INFORMATION PROVIDED:
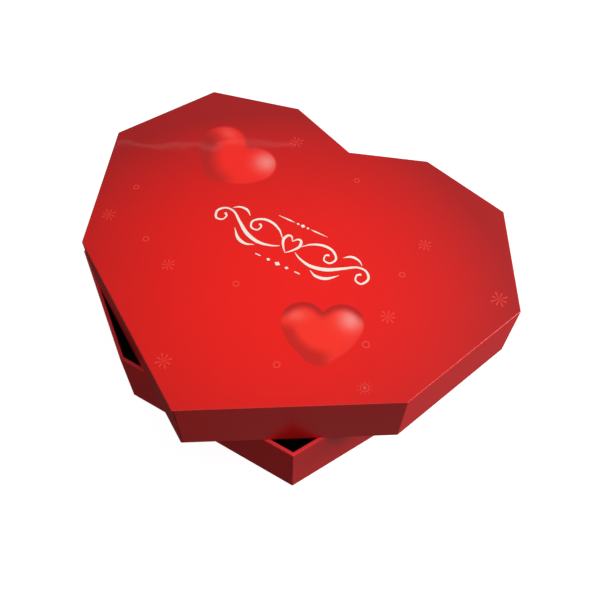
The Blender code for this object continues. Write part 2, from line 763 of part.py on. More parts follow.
def build_governor_frame(movement, zinc, steel):
    """One casting: a back wall with a foot, two cheeks for the wheel and an arm over the fly."""
    wx, wy = worm_axis()
    bm = bmesh.new()
    add_box(bm, *FRAME_WALL)
    frame = place("governor_frame", bm, zinc, movement)
    cheeks = bmesh.new()
    for x in FRAME_CHEEKS_X:
        add_box(cheeks, x, (FRAME_CHEEK_Y, FRAME_JOIN_Y), FRAME_CHEEK_Z)
    boolean(frame, cheeks, "UNION")
    arms = bmesh.new()
    half_x, half_y = FRAME_ARM_HALF
    add_box(arms, (wx - half_x, wx + half_x), (wy - half_y, FRAME_JOIN_Y), FRAME_ARM_Z)
    add_box(arms, *FRAME_FOOT)
    boolean(frame, arms, "UNION")
    holes = bmesh.new()
    cheeks_x = (FRAME_CHEEKS_X[0][0] - MM, FRAME_CHEEKS_X[1][1] + MM)
    add_rod(holes, PIVOT_HOLE_R, cheeks_x, GOVERNOR_YZ, sides=12, along="X")
    arm_z = (FRAME_ARM_Z[0] - MM, FRAME_ARM_Z[1] + MM)
    add_rod(holes, PIVOT_HOLE_R, arm_z, (wx, wy), sides=12)
    foot_z = (FRAME_FOOT[2][0] - MM, FRAME_FOOT[2][1] + MM)
    add_rod(holes, GOVERNOR_SCREW_HOLE_R, foot_z, GOVERNOR_SCREW, sides=12)
    boolean(frame, holes, "DIFFERENCE")
    screw(
        "governor_screw",
        steel,
        movement,
        (*GOVERNOR_SCREW, FRAME_FOOT[2][1] + GLUE),
        head=(1.5 * MM, 1.0 * MM),
        shank=(0.7 * MM, 2.6 * MM),
    )


def build_governor_wheel(wheel, brass):
    """Pinion and worm wheel cut on one arbor. The empty lies on the axis, with its Z along +X."""
    bm = bmesh.new()
    add_rod(bm, PIVOT_R, GOVERNOR_ARBOR_X, sides=12)
    made = place("governor_wheel", bm, brass, wheel)
    pinion = spur_teeth(GOVERNOR_PINION_TEETH, GOVERNOR_MODULE, 0.26 * MM, 0.44 * MM, 0.16, 0.42)
    towards_gear = governor_angle() + math.pi
    gap_first = towards_gear + math.pi / GOVERNOR_PINION_TEETH
    teeth = bmesh.new()
    add_loft(teeth, [tooth_loop(turn_points(pinion, gap_first), level) for level in GEAR_X])
    boolean(made, teeth, "UNION")
    worm_side = math.pi / 2
    points = spur_teeth(WORM_WHEEL_TEETH, WORM_MODULE, 0.18 * MM, 0.32 * MM, 0.2, 0.42)
    rim = bmesh.new()
    add_loft(rim, [tooth_loop(turn_points(points, worm_side), level) for level in WORM_WHEEL_X])
    boolean(made, rim, "UNION")


def build_fly(fly, steel, brass):
    """The worm shaft and the fly that brakes it. The empty lies on the shaft."""
    bm = bmesh.new()
    add_rod(bm, PIVOT_R, WORM_SHAFT_Z, sides=12)
    shaft = place("worm_shaft", bm, steel, fly, smooth=True)
    middle = GOVERNOR_YZ[1]
    core = bmesh.new()
    add_rod(core, WORM_ROOT_R, (middle - WORM_HALF_LENGTH, middle + WORM_HALF_LENGTH), sides=16)
    boolean(shaft, core, "UNION")
    boolean(shaft, worm_thread(middle), "UNION")
    bore = PIVOT_HOLE_R
    z0, z1 = FLY_Z
    hub = bmesh.new()
    loops = [(bore, z0), (FLY_HUB_R, z0), (FLY_HUB_R, z1), (bore, z1)]
    add_loft(hub, [circle(r, level, 16) for r, level in loops], ring=True)
    vanes = place("fly", hub, brass, fly, smooth=True)
    half = FLY_HALF_THICK
    for side in (-1, 1):
        vane = bmesh.new()
        x = sorted((side * MM, side * FLY_R))
        add_box(vane, x, (-half, half), (z0 + FLY_MARGIN, z1 - FLY_MARGIN))
        boolean(vanes, vane, "UNION")


def worm_thread(middle):
    """One thread wound round the shaft. A wheel tooth points at its -Y side, so it has a gap there."""
    lead = math.pi * WORM_MODULE
    per_turn = 16
    foot_r = (PIVOT_R + WORM_ROOT_R) / 2
    corners = ((foot_r, 0.17 * MM), (WORM_TIP_R, 0.08 * MM), (WORM_TIP_R, -0.08 * MM), (foot_r, -0.17 * MM))
    sections = []
    for i in range(int(-WORM_HALF_TURNS * per_turn), int(WORM_HALF_TURNS * per_turn) + 1):
        a = 2 * math.pi * i / per_turn
        level = middle + lead * (i / per_turn - 0.25)
        sections.append([(r * math.cos(a), r * math.sin(a), level + up) for r, up in corners])
    bm = bmesh.new()
    add_loft(bm, sections)
    return bm


def build_mounting_screws(movement, steel, under_floor):
    """Three screws that go up through the floor into the bedplate's bosses."""
    for i, (x, y) in enumerate(SCREW_HOLES):
        screw(
            f"mounting_screw_{i + 1}",
            steel,
            movement,
            (x, y, under_floor - GLUE),
            head=(2.8 * MM, 1.5 * MM),
            shank=(1.3 * MM, 6.4 * MM),
            flip=True,
        )


def build_cover(movement, clear):
    """A clear cap that slips over the edges of the bedplate."""
    x0, x1, y0, y1, _ = PLATE
    inner, outer = COVER_GAP, COVER_GAP + COVER_WALL
    loops = []
    for out, level in ((outer, COVER_TOP), (outer, 0), (inner, 0), (inner, COVER_TOP - COVER_WALL)):
        left, right, front, back = x0 - out, x1 + out, y0 - out, y1 + out
        corners = [(left, front), (right, front), (right, back), (left, back)]
        loops.append([(x, y, level) for x, y in corners])
    bm = bmesh.new()
    add_loft(bm, loops)
    place("movement_cover", bm, clear, movement)


def build_movement(base, bed_z):
    zinc = material("zinc", (0.62, 0.62, 0.6), 0.45, 1.0)
    steel = material("steel", (0.72, 0.72, 0.7), 0.25, 1.0)
    blued = material("blued_steel", (0.16, 0.17, 0.2), 0.35, 1.0)
    brass = material("brass", (0.8, 0.6, 0.26), 0.3, 1.0)
    clear = material("clear_plastic", (0.9, 0.93, 0.95), 0.05)
    movement = frame_empty("movement_frame", (*ARBOR_AT, bed_z), parent=base)
    barrel = frame_empty("barrel_axis", (0, 0, 0), parent=movement)
    wind = frame_empty("winding_axis", (0, 0, 0), parent=movement)
    click = frame_empty("click_axis", (*CLICK_PIVOT, 0), parent=movement)
    cylinder = frame_empty("cylinder_axis", (0, 0, CYLINDER_Z), parent=movement)
    cylinder.rotation_euler = (0, math.pi / 2, 0)
    wheel = frame_empty("governor_axis", (0, *GOVERNOR_YZ), parent=movement)
    wheel.rotation_euler = (0, math.pi / 2, 0)
    fly = frame_empty("fly_axis", (*worm_axis(), 0), parent=movement)
    build_bedplate(movement, zinc)
    build_bridge(movement, steel)
    build_barrel(movement, barrel, brass, steel, blued)
    build_arbor(movement, wind, steel, brass)
    build_click(movement, click, steel, blued)
    build_cylinder(movement, cylinder, brass, steel)
    build_comb(movement, steel)
    build_governor_frame(movement, zinc, steel)
    build_governor_wheel(wheel, brass)
    build_fly(fly, steel, brass)
    build_mounting_screws(movement, steel, FLOOR_Z - GLUE - LINING - bed_z)
    build_cover(movement, clear)


def main():
    clear_scene()
    red = material("red_wrap", (0.6, 0.02, 0.02), 0.3)
    board = material("greyboard", (0.42, 0.38, 0.33), 0.9)
    black = material("black_lining", (0.012, 0.011, 0.011), 0.8)
    base = frame_empty("base_frame", ground_origin())
    floor_top = build_base(base, red, board, black)
    pivot = Vector(LID_PIVOT)
    at = pivot - Matrix.Rotation(LID_TURN, 2) @ pivot
    lid = frame_empty("lid_frame", (*at, BASE_HEIGHT + LID_TO_RIM), LID_TURN, base)
    build_lid(lid, red, board, black)
    build_movement(base, floor_top + BEDPLATE_GAP)


main()
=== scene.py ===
"""Looks of a faceted heart gift box, its lid lying askew, with a wind-up musical movement inside.

The CAD parts are the fixed frame. The two red wraps are rebuilt with rounded folds, seams and
print, the clear cap with rounded corners, and the note cylinder gets its pins. Everything else
keeps its CAD shape and gets a finish, and the metal parts get small edge breaks. Lengths are in
metres.
"""

import json
import math
import random

import bmesh
import bpy
from mathutils import Matrix, Vector


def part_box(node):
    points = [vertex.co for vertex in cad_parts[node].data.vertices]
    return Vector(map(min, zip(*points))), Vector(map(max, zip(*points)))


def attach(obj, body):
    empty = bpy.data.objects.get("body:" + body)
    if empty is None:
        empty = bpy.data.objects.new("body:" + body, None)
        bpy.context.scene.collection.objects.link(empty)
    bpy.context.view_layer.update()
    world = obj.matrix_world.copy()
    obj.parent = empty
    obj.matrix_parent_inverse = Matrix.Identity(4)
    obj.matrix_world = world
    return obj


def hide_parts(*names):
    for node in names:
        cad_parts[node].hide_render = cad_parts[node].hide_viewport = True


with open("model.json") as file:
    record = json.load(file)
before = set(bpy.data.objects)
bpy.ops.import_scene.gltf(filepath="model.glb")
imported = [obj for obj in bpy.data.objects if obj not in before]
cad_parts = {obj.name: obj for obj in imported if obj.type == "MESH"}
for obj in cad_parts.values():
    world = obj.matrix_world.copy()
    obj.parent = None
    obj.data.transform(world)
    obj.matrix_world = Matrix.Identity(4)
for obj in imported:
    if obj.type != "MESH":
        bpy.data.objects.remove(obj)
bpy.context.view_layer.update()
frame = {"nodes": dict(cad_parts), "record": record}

MM = 0.001

# The heart's outline on the right, from the cleft round to the tip, as the lid's outside has it
HEART = [(0, 0), (47.5, 18), (105.5, 3.5), (140, -59.5), (107, -142.5), (0, -207.5)]
TIP = 5
CLEFT = 0
LID_TURN = math.radians(-29.8)
BASE_INSET = 2.6 * MM

# Paper and board
WRAP = 0.3 * MM
LID_RIM = 2.2 * MM
BASE_RIM = 2.4 * MM
TURN_IN = 14 * MM
TOP_BOARD_JOINT = 2.5 * MM
JOINT_HALF = 0.5 * MM
JOINT_DIP = 0.05 * MM
TOP_SHEET = 4 * MM
CORNER_R = 0.8 * MM
LEAST_CORNER_R = 0.12 * MM
FOLD_R = 0.55 * MM
RIM_R = 0.4 * MM
TRAY_RIM_R = 0.75 * MM
ARC_STEPS = 6
LEVEL_FACE = 0.7
# The slit between two flaps beside the tip: distance from the corner, and 1 where it is deep
SEAM = [(1.25 * MM, 0), (1.2 * MM, 1), (0.76 * MM, 1), (0.71 * MM, 0)]
SEAM_DEPTH = 0.25 * MM
# How deep the shallow side of the painted shade strip in the slit lies
SEAM_SHADE_SHALLOW = 0.12 * MM
SEAM_REACH = 0.1 * MM
# How far the slit and its strip of painted shade stay from the lid's lower edge and from its top
SLIT_ENDS = (1.5 * MM, 1.3 * MM)
SLIT_ROWS = (1.6 * MM, 1.2 * MM)
SHADE_ENDS = (1.7 * MM, 2.1 * MM)
CREASE_WIDE = 0.35 * MM
CREASE_HIGH = 0.06 * MM
CREASE_END = 0.15 * MM
CREASE_SINK = 0.002 * MM
CREASE_SLOPE = 0.2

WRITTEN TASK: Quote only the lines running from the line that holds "build_click(movement, click, steel, blued)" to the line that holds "if empty is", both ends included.

WRITTEN RESPONSE:
    build_click(movement, click, steel, blued)
    build_cylinder(movement, cylinder, brass, steel)
    build_comb(movement, steel)
    build_governor_frame(movement, zinc, steel)
    build_governor_wheel(wheel, brass)
    build_fly(fly, steel, brass)
    build_mounting_screws(movement, steel, FLOOR_Z - GLUE - LINING - bed_z)
    build_cover(movement, clear)


def main():
    clear_scene()
    red = material("red_wrap", (0.6, 0.02, 0.02), 0.3)
    board = material("greyboard", (0.42, 0.38, 0.33), 0.9)
    black = material("black_lining", (0.012, 0.011, 0.011), 0.8)
    base = frame_empty("base_frame", ground_origin())
    floor_top = build_base(base, red, board, black)
    pivot = Vector(LID_PIVOT)
    at = pivot - Matrix.Rotation(LID_TURN, 2) @ pivot
    lid = frame_empty("lid_frame", (*at, BASE_HEIGHT + LID_TO_RIM), LID_TURN, base)
    build_lid(lid, red, board, black)
    build_movement(base, floor_top + BEDPLATE_GAP)


main()
=== scene.py ===
"""Looks of a faceted heart gift box, its lid lying askew, with a wind-up musical movement inside.

The CAD parts are the fixed frame. The two red wraps are rebuilt with rounded folds, seams and
print, the clear cap with rounded corners, and the note cylinder gets its pins. Everything else
keeps its CAD shape and gets a finish, and the metal parts get small edge breaks. Lengths are in
metres.
"""

import json
import math
import random

import bmesh
import bpy
from mathutils import Matrix, Vector


def part_box(node):
    points = [vertex.co for vertex in cad_parts[node].data.vertices]
    return Vector(map(min, zip(*points))), Vector(map(max, zip(*points)))


def attach(obj, body):
    empty = bpy.data.objects.get("body:" + body)
    if empty is None:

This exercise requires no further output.